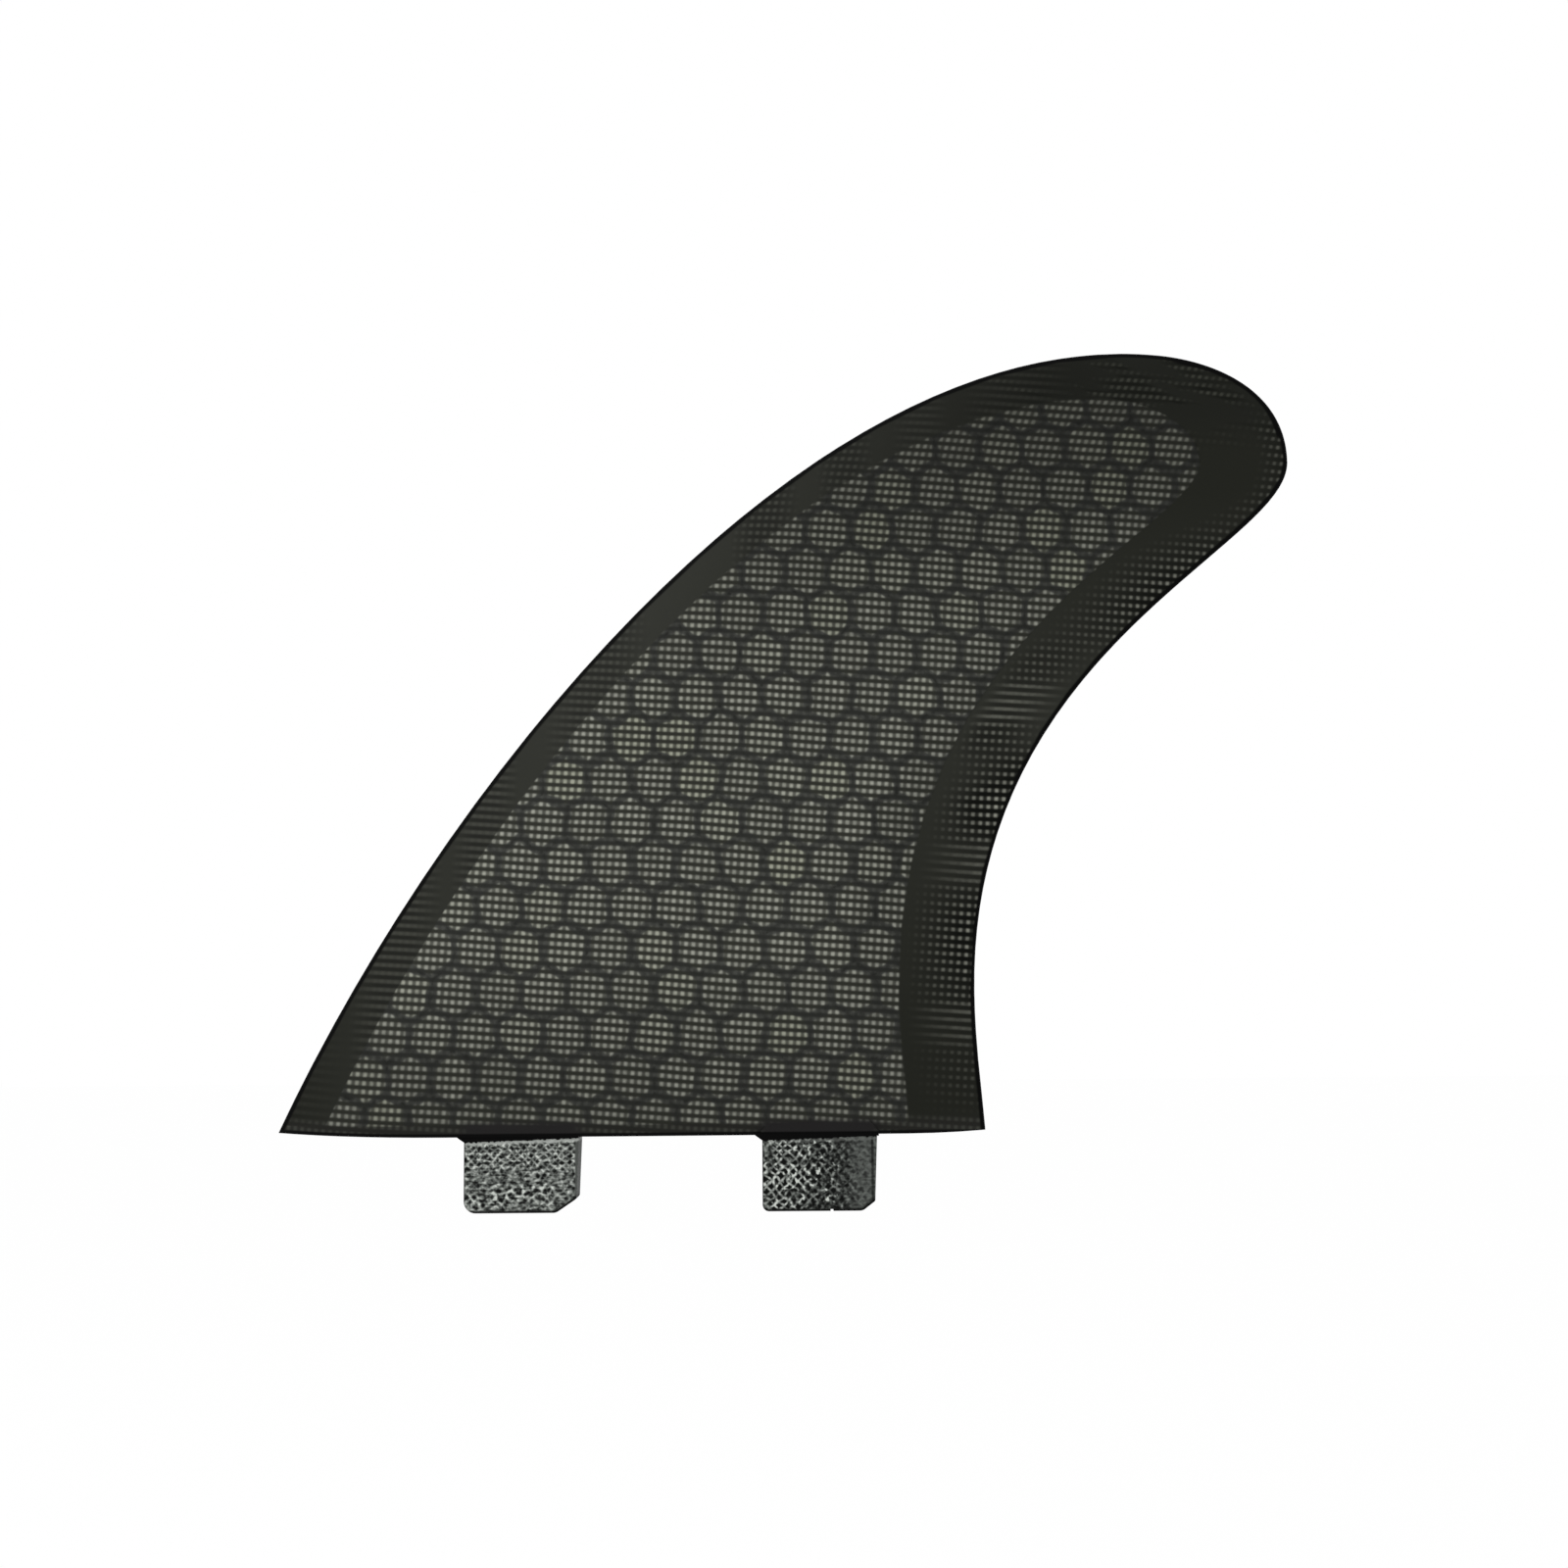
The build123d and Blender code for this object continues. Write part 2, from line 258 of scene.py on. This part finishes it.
sparks = product(tree, fade(tree, glass["Beads"], 0.75, 0.95), fade(tree, clumps, 0.42, 0.58),
                 fade(tree, along, 15.5, 11.0))
rear_level = reckon(tree, "MULTIPLY_ADD", sparks, SPARK_STRENGTH, rear_level)
seam = reckon(tree, "ABSOLUTE", reckon(tree, "SUBTRACT", along, REAR_SEAM))
rear_level = reckon(tree, "MULTIPLY_ADD", fade(tree, seam, 0.3, 0.1), -SEAM_DEPTH, rear_level)

level = blend(tree, on_rear, front_level, rear_level)
surface = level_ramp(tree, level, (
    (0.0, paint(6, 7, 6)), (0.25, paint(48, 50, 48)), (0.5, paint(101, 105, 101)),
    (0.75, paint(152, 156, 151)), (1.0, paint(206, 211, 204))))

# A ragged pale line under the lip, and black resin above it
PALE_STRAND = paint(176, 180, 175)
LIP_RESIN = paint(8, 8, 8)
FRONT_LINE, REAR_LINE = 0.85, 0.15  # how clear the pale line is on each tab
RAGGEDNESS = 0.4
lip_height = reckon(tree, "MULTIPLY_ADD", along, (LIP_LINE[1] - LIP_LINE[0]) / TAB_LENGTH, LIP_LINE[0])
ragged = reckon(tree, "MULTIPLY_ADD", glass["Beads"], RAGGEDNESS, -RAGGEDNESS / 2)
below_lip = reckon(tree, "ADD", reckon(tree, "SUBTRACT", lip_height, z), ragged)
line_strength = reckon(tree, "MULTIPLY_ADD", on_rear, REAR_LINE - FRONT_LINE, FRONT_LINE)
pale_line = product(tree, fade(tree, below_lip, 0.7, 0.4), line_strength)
surface = blend(tree, pale_line, surface, PALE_STRAND)
surface = blend(tree, fade(tree, below_lip, 0.1, 0.0), surface, LIP_RESIN)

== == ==

_Set exercise_: Only the lines from the beginning of the material to the line containing "0.1), -SEAM_DEPTH, rear_level)" should be echoed, verbatim and in full.

_Task result_:
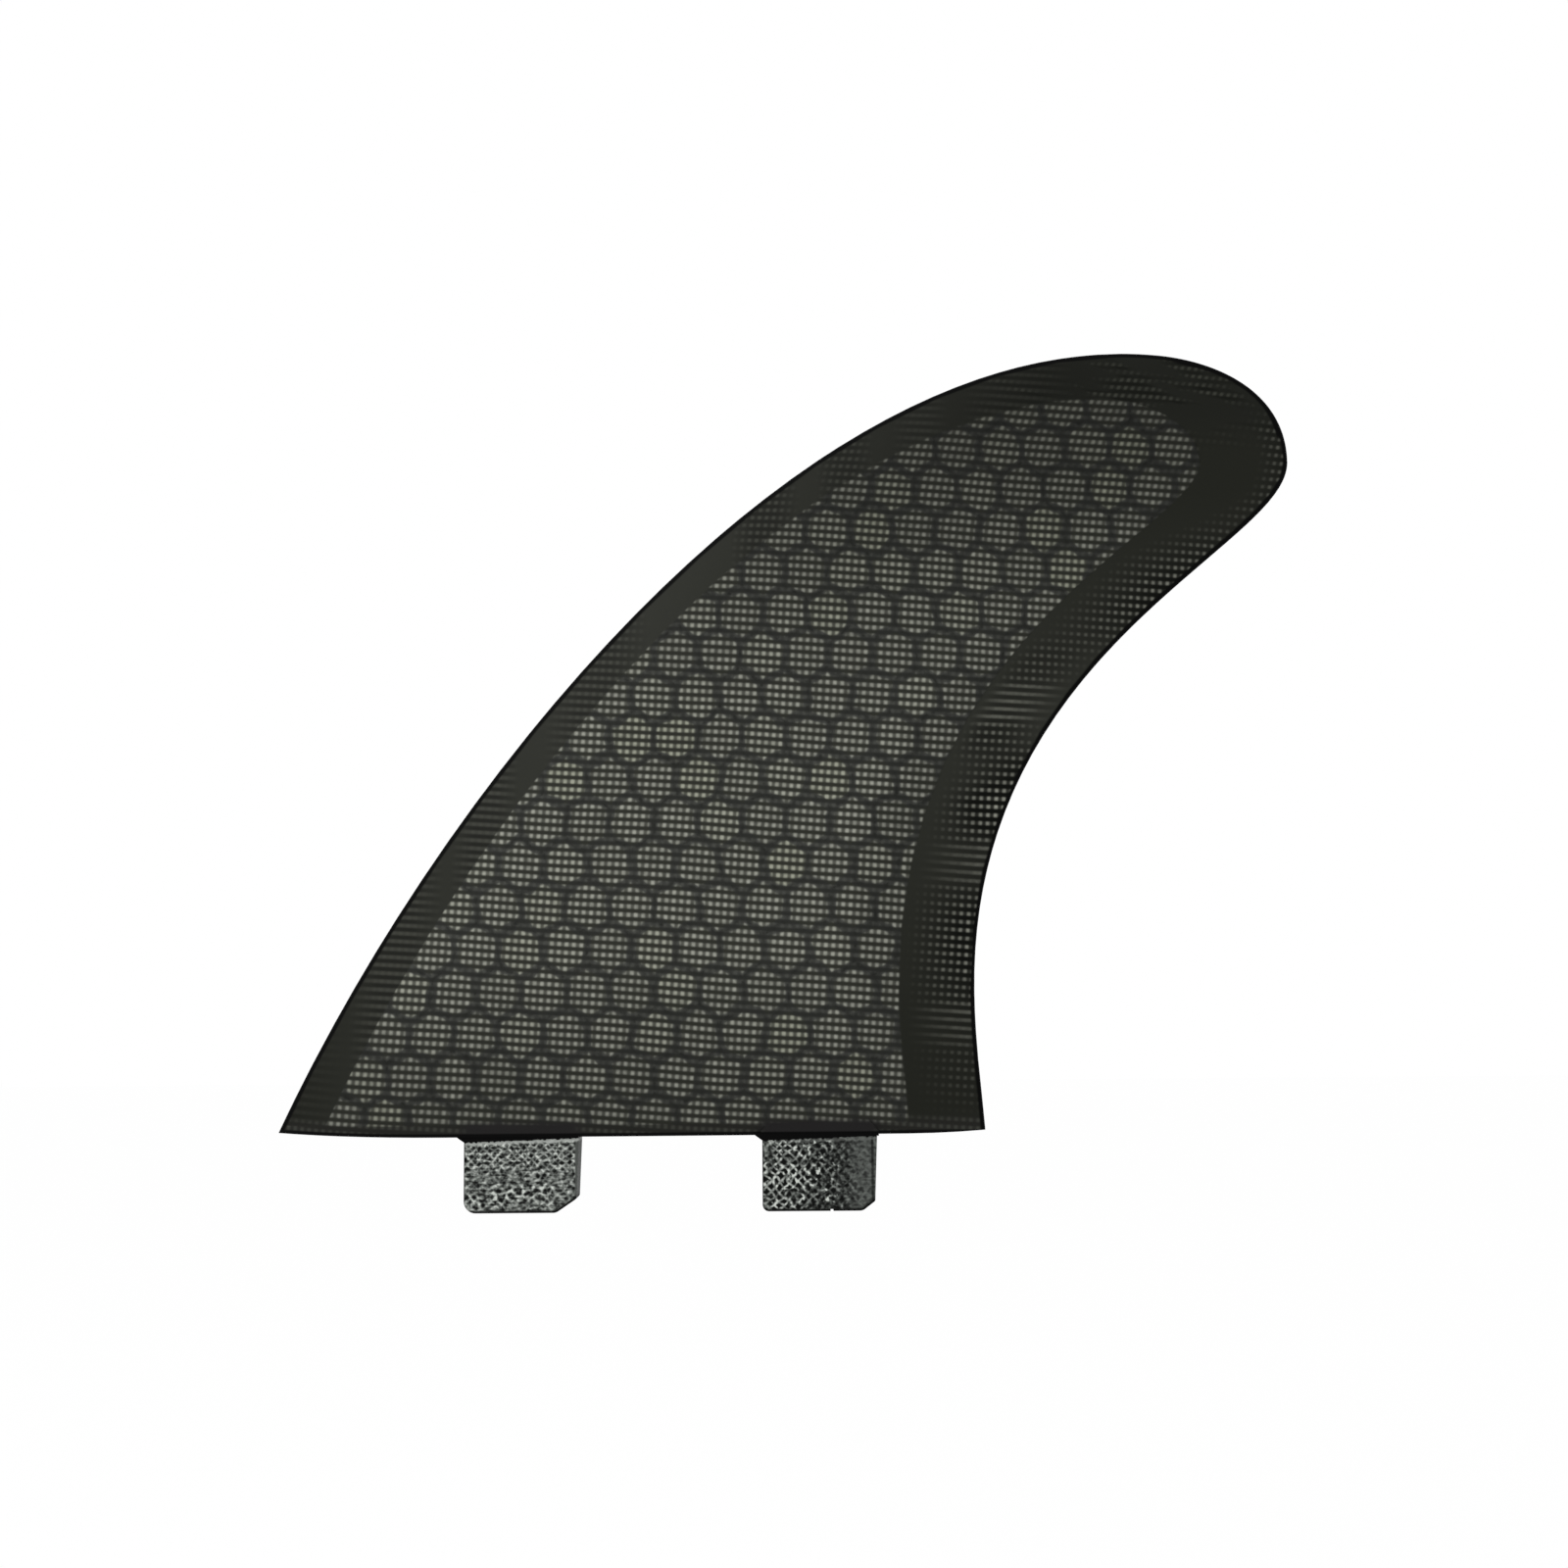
The build123d and Blender code for this object continues. Write part 2, from line 258 of scene.py on. This part finishes it.
sparks = product(tree, fade(tree, glass["Beads"], 0.75, 0.95), fade(tree, clumps, 0.42, 0.58),
                 fade(tree, along, 15.5, 11.0))
rear_level = reckon(tree, "MULTIPLY_ADD", sparks, SPARK_STRENGTH, rear_level)
seam = reckon(tree, "ABSOLUTE", reckon(tree, "SUBTRACT", along, REAR_SEAM))
rear_level = reckon(tree, "MULTIPLY_ADD", fade(tree, seam, 0.3, 0.1), -SEAM_DEPTH, rear_level)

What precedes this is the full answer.